SIMILARITY SEARCH IN TIME-SERIES
DATA
Time-series data consists of numeric values recorded over time intervals, used in various
fields like stock market analysis and scientific experiments.
Unlike typical database queries, similarity searches in time-series data aim to find
sequences resembling a given query sequence, often requiring subsequence matching.
To perform similarity searches efficiently, data reduction techniques like DFT, DWT, and
SVD are applied, mapping data into transformed spaces where significant coefficients
(features) are retained.
Indices can be built on original or transformed data to expedite searches.

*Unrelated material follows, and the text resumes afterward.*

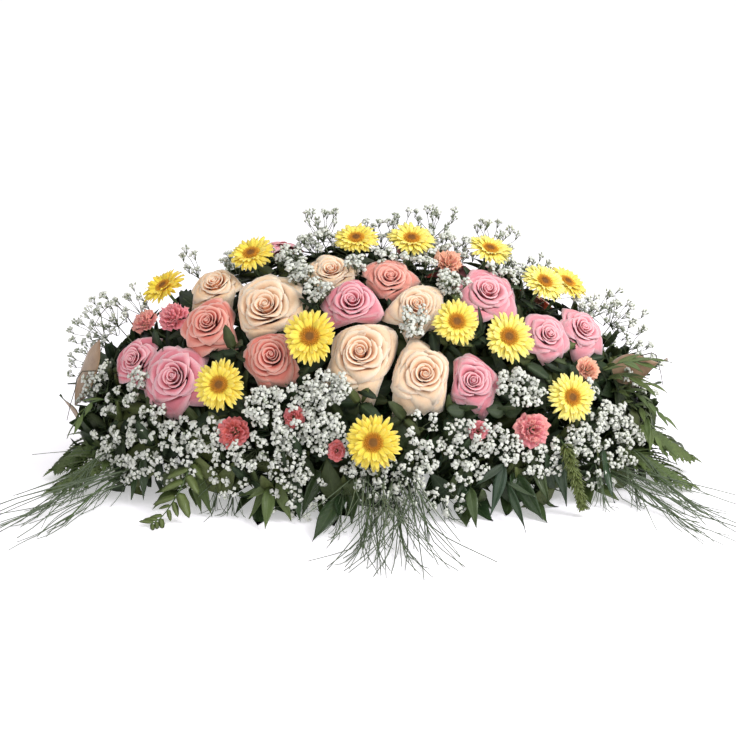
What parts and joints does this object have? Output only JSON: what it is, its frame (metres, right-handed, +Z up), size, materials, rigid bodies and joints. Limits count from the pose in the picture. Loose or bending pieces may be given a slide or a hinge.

Query-based similarity search techniques include normalization, atomic matching, window
stitching, and subsequence ordering.
Software packages facilitate these searches.
SIMILARITY SEARCH IN TIME-SERIES
DATA
Recent research suggests transforming time-series data into symbolic representations,
simplifying similarity search by matching subsequences.
Motifs, frequently occurring patterns, are identified for efficient search mechanisms.
Experiments show comparable search quality to traditional methods like DFT and DWT,
with simplicity and speed.
REGRESSION AND TREND ANALYSIS IN
TIME-SERIES DATA
Trend analysis builds an integrated model using the following four major components or
movements to characterize time-series data:
1. Trend or long-term movements: These indicate the general direction in which a
time-series graph is moving over time. (Eg: Using least squares methods to find trend
curves.)
2. Cyclic movements: These are the long-term oscillations about a trend line or curve.
3. Seasonal variations: These are nearly identical patterns that a time series appears to follow
during corresponding seasons of successive years such as holiday shopping seasons. For
effective trend analysis, the data often need to be “deseasonalized” based on a seasonal
index computed by autocorrelation
REGRESSION AND TREND ANALYSIS IN
TIME-SERIES DATA
4. Random movements: These characterize sporadic changes due to chance events such as
labor disputes or announced personnel changes within companies.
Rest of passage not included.